**WORK INSTRUCTIONS:** Make an exact copy of the entries below.

· · · ·

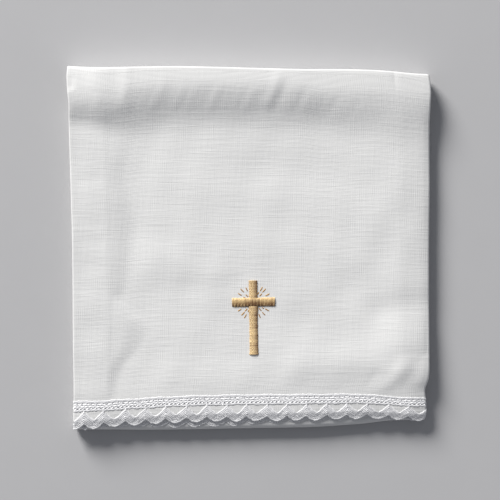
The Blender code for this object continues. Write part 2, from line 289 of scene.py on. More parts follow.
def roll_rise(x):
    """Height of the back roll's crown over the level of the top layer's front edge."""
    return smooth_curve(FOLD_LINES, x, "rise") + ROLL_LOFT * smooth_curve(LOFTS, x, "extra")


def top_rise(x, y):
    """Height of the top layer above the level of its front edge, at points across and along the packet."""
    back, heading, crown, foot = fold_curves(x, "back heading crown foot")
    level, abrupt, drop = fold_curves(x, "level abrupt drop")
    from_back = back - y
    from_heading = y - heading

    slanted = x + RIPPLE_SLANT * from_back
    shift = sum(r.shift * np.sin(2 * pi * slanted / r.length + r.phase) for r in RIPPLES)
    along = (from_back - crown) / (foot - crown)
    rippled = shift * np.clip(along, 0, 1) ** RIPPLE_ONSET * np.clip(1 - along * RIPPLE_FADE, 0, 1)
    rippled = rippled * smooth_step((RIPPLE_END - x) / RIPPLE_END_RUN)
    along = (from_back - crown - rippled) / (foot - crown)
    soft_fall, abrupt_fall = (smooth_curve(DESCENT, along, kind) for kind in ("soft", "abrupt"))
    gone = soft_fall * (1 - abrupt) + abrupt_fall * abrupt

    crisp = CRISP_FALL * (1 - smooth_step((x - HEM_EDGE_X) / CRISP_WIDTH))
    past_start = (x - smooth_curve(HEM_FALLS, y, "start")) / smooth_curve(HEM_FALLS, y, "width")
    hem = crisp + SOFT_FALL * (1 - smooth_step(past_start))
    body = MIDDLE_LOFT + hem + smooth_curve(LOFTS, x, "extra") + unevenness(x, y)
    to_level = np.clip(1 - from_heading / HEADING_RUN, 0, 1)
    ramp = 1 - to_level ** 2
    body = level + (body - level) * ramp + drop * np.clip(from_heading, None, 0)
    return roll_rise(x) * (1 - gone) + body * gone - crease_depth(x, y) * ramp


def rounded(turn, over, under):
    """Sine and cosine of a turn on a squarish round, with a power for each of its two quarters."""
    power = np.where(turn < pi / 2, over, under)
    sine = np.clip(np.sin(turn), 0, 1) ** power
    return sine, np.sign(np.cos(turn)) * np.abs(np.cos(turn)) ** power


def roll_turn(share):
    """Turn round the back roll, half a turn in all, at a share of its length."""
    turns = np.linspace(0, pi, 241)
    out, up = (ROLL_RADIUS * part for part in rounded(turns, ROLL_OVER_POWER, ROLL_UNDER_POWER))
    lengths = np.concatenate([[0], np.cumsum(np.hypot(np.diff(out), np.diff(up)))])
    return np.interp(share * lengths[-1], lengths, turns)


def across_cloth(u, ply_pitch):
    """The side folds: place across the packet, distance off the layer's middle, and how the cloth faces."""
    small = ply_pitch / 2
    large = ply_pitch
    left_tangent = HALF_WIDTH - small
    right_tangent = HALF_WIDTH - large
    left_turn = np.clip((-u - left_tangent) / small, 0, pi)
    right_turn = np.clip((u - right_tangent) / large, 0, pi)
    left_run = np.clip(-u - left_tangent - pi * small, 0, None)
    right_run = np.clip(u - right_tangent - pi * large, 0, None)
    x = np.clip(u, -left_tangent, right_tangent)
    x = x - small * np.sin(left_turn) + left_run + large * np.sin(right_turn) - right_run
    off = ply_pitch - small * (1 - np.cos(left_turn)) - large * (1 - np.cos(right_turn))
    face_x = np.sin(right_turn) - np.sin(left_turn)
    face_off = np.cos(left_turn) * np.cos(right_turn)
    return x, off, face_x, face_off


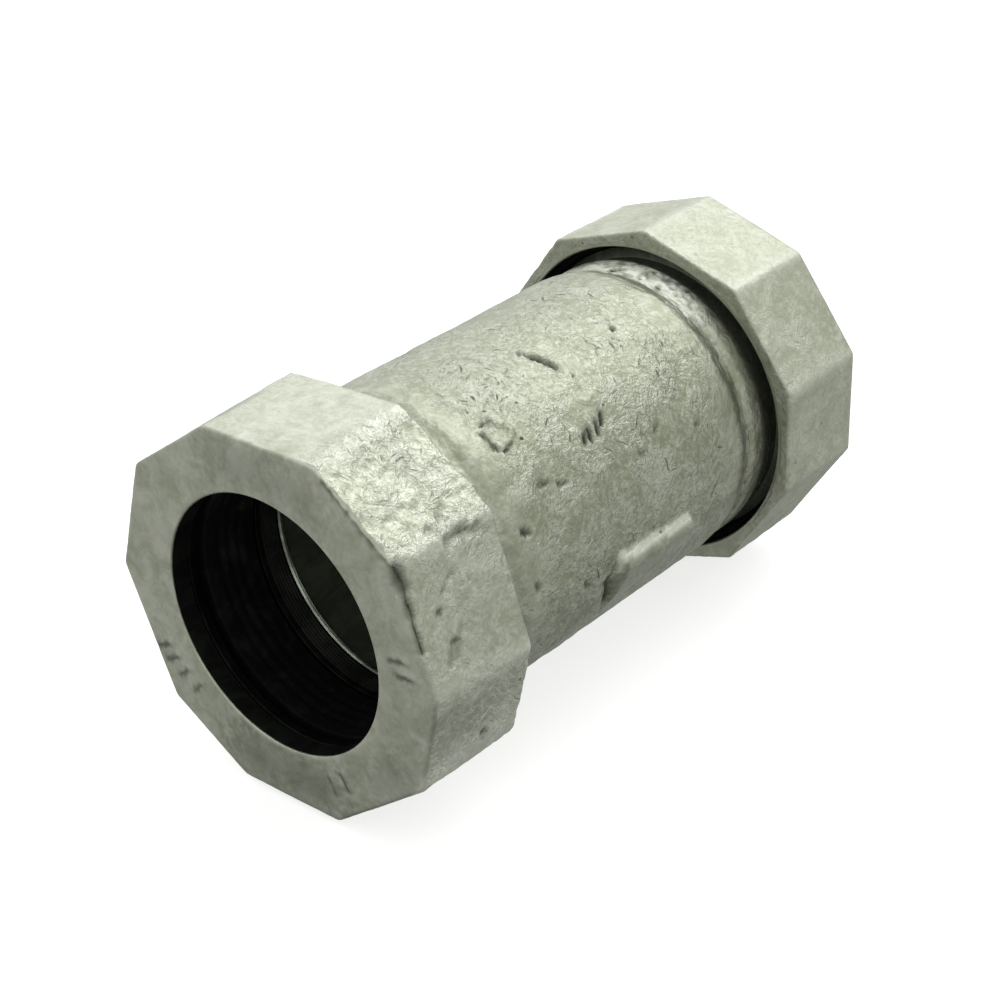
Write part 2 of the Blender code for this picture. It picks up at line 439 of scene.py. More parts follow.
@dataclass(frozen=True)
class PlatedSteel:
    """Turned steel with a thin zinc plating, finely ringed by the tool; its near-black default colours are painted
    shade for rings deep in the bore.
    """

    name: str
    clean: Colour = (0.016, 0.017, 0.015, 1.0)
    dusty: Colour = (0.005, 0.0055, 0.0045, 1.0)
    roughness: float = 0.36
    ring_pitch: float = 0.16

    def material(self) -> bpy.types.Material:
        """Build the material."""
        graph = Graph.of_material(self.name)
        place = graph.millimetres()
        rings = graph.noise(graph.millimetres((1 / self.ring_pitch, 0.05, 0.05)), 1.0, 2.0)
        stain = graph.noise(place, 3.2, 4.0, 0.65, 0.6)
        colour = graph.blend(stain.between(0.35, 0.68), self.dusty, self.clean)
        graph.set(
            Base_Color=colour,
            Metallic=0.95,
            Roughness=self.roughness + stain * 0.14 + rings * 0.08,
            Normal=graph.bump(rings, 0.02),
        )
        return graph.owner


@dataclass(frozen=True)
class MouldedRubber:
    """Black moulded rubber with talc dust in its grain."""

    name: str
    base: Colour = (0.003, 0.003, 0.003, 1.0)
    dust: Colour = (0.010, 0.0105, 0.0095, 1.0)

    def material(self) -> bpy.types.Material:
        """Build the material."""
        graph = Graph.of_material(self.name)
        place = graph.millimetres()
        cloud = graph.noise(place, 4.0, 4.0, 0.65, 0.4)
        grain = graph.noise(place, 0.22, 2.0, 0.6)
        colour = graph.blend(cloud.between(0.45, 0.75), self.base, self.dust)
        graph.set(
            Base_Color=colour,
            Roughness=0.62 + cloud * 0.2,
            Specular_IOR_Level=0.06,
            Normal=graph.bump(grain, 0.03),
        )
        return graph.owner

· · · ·

**OUTPUT FOR THIS EXERCISE:**
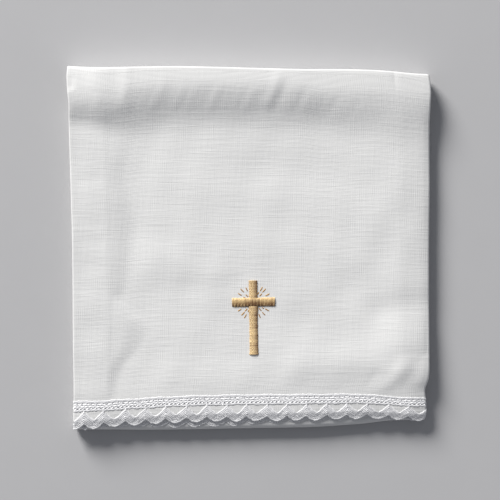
The Blender code for this object continues. Write part 2, from line 289 of scene.py on. More parts follow.
def roll_rise(x):
    """Height of the back roll's crown over the level of the top layer's front edge."""
    return smooth_curve(FOLD_LINES, x, "rise") + ROLL_LOFT * smooth_curve(LOFTS, x, "extra")


def top_rise(x, y):
    """Height of the top layer above the level of its front edge, at points across and along the packet."""
    back, heading, crown, foot = fold_curves(x, "back heading crown foot")
    level, abrupt, drop = fold_curves(x, "level abrupt drop")
    from_back = back - y
    from_heading = y - heading

    slanted = x + RIPPLE_SLANT * from_back
    shift = sum(r.shift * np.sin(2 * pi * slanted / r.length + r.phase) for r in RIPPLES)
    along = (from_back - crown) / (foot - crown)
    rippled = shift * np.clip(along, 0, 1) ** RIPPLE_ONSET * np.clip(1 - along * RIPPLE_FADE, 0, 1)
    rippled = rippled * smooth_step((RIPPLE_END - x) / RIPPLE_END_RUN)
    along = (from_back - crown - rippled) / (foot - crown)
    soft_fall, abrupt_fall = (smooth_curve(DESCENT, along, kind) for kind in ("soft", "abrupt"))
    gone = soft_fall * (1 - abrupt) + abrupt_fall * abrupt

    crisp = CRISP_FALL * (1 - smooth_step((x - HEM_EDGE_X) / CRISP_WIDTH))
    past_start = (x - smooth_curve(HEM_FALLS, y, "start")) / smooth_curve(HEM_FALLS, y, "width")
    hem = crisp + SOFT_FALL * (1 - smooth_step(past_start))
    body = MIDDLE_LOFT + hem + smooth_curve(LOFTS, x, "extra") + unevenness(x, y)
    to_level = np.clip(1 - from_heading / HEADING_RUN, 0, 1)
    ramp = 1 - to_level ** 2
    body = level + (body - level) * ramp + drop * np.clip(from_heading, None, 0)
    return roll_rise(x) * (1 - gone) + body * gone - crease_depth(x, y) * ramp


def rounded(turn, over, under):
    """Sine and cosine of a turn on a squarish round, with a power for each of its two quarters."""
    power = np.where(turn < pi / 2, over, under)
    sine = np.clip(np.sin(turn), 0, 1) ** power
    return sine, np.sign(np.cos(turn)) * np.abs(np.cos(turn)) ** power


def roll_turn(share):
    """Turn round the back roll, half a turn in all, at a share of its length."""
    turns = np.linspace(0, pi, 241)
    out, up = (ROLL_RADIUS * part for part in rounded(turns, ROLL_OVER_POWER, ROLL_UNDER_POWER))
    lengths = np.concatenate([[0], np.cumsum(np.hypot(np.diff(out), np.diff(up)))])
    return np.interp(share * lengths[-1], lengths, turns)


def across_cloth(u, ply_pitch):
    """The side folds: place across the packet, distance off the layer's middle, and how the cloth faces."""
    small = ply_pitch / 2
    large = ply_pitch
    left_tangent = HALF_WIDTH - small
    right_tangent = HALF_WIDTH - large
    left_turn = np.clip((-u - left_tangent) / small, 0, pi)
    right_turn = np.clip((u - right_tangent) / large, 0, pi)
    left_run = np.clip(-u - left_tangent - pi * small, 0, None)
    right_run = np.clip(u - right_tangent - pi * large, 0, None)
    x = np.clip(u, -left_tangent, right_tangent)
    x = x - small * np.sin(left_turn) + left_run + large * np.sin(right_turn) - right_run
    off = ply_pitch - small * (1 - np.cos(left_turn)) - large * (1 - np.cos(right_turn))
    face_x = np.sin(right_turn) - np.sin(left_turn)
    face_off = np.cos(left_turn) * np.cos(right_turn)
    return x, off, face_x, face_off


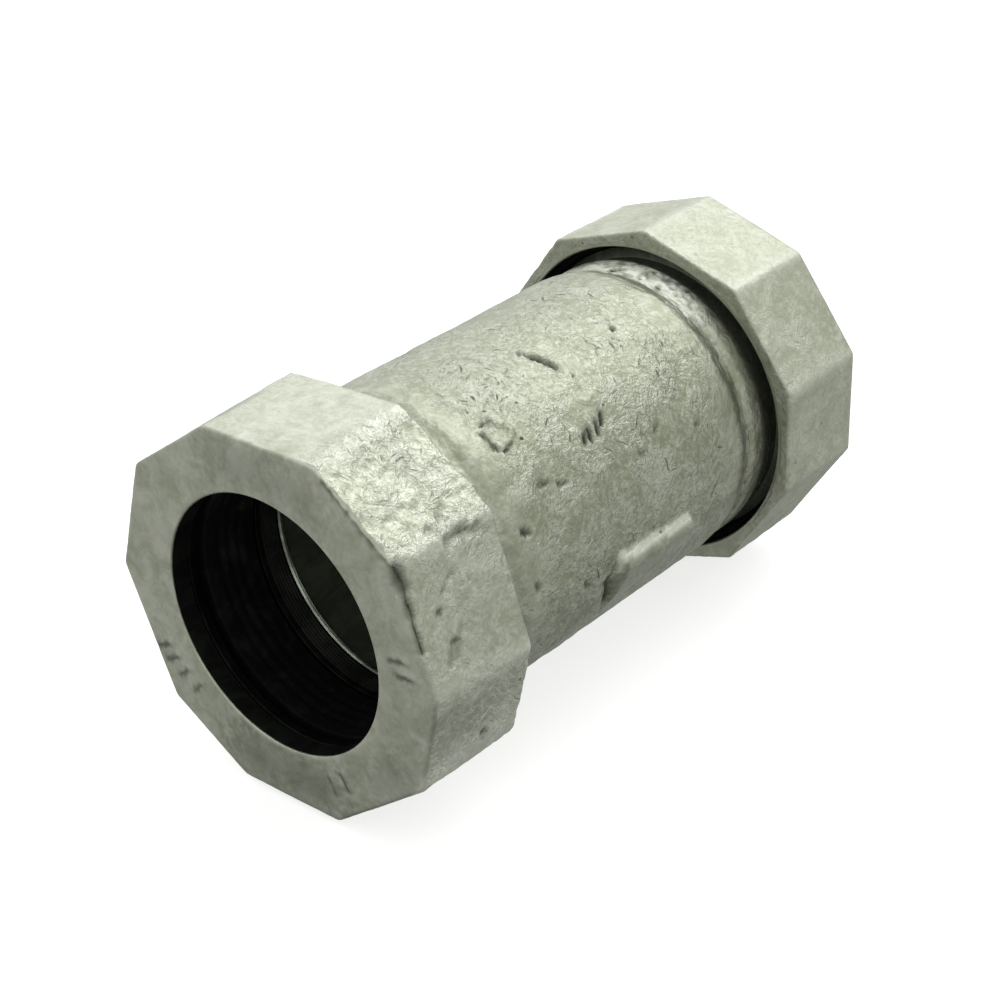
Write part 2 of the Blender code for this picture. It picks up at line 439 of scene.py. More parts follow.
@dataclass(frozen=True)
class PlatedSteel:
    """Turned steel with a thin zinc plating, finely ringed by the tool; its near-black default colours are painted
    shade for rings deep in the bore.
    """

    name: str
    clean: Colour = (0.016, 0.017, 0.015, 1.0)
    dusty: Colour = (0.005, 0.0055, 0.0045, 1.0)
    roughness: float = 0.36
    ring_pitch: float = 0.16

    def material(self) -> bpy.types.Material:
        """Build the material."""
        graph = Graph.of_material(self.name)
        place = graph.millimetres()
        rings = graph.noise(graph.millimetres((1 / self.ring_pitch, 0.05, 0.05)), 1.0, 2.0)
        stain = graph.noise(place, 3.2, 4.0, 0.65, 0.6)
        colour = graph.blend(stain.between(0.35, 0.68), self.dusty, self.clean)
        graph.set(
            Base_Color=colour,
            Metallic=0.95,
            Roughness=self.roughness + stain * 0.14 + rings * 0.08,
            Normal=graph.bump(rings, 0.02),
        )
        return graph.owner


@dataclass(frozen=True)
class MouldedRubber:
    """Black moulded rubber with talc dust in its grain."""

    name: str
    base: Colour = (0.003, 0.003, 0.003, 1.0)
    dust: Colour = (0.010, 0.0105, 0.0095, 1.0)

    def material(self) -> bpy.types.Material:
        """Build the material."""
        graph = Graph.of_material(self.name)
        place = graph.millimetres()
        cloud = graph.noise(place, 4.0, 4.0, 0.65, 0.4)
        grain = graph.noise(place, 0.22, 2.0, 0.6)
        colour = graph.blend(cloud.between(0.45, 0.75), self.base, self.dust)
        graph.set(
            Base_Color=colour,
            Roughness=0.62 + cloud * 0.2,
            Specular_IOR_Level=0.06,
            Normal=graph.bump(grain, 0.03),
        )
        return graph.owner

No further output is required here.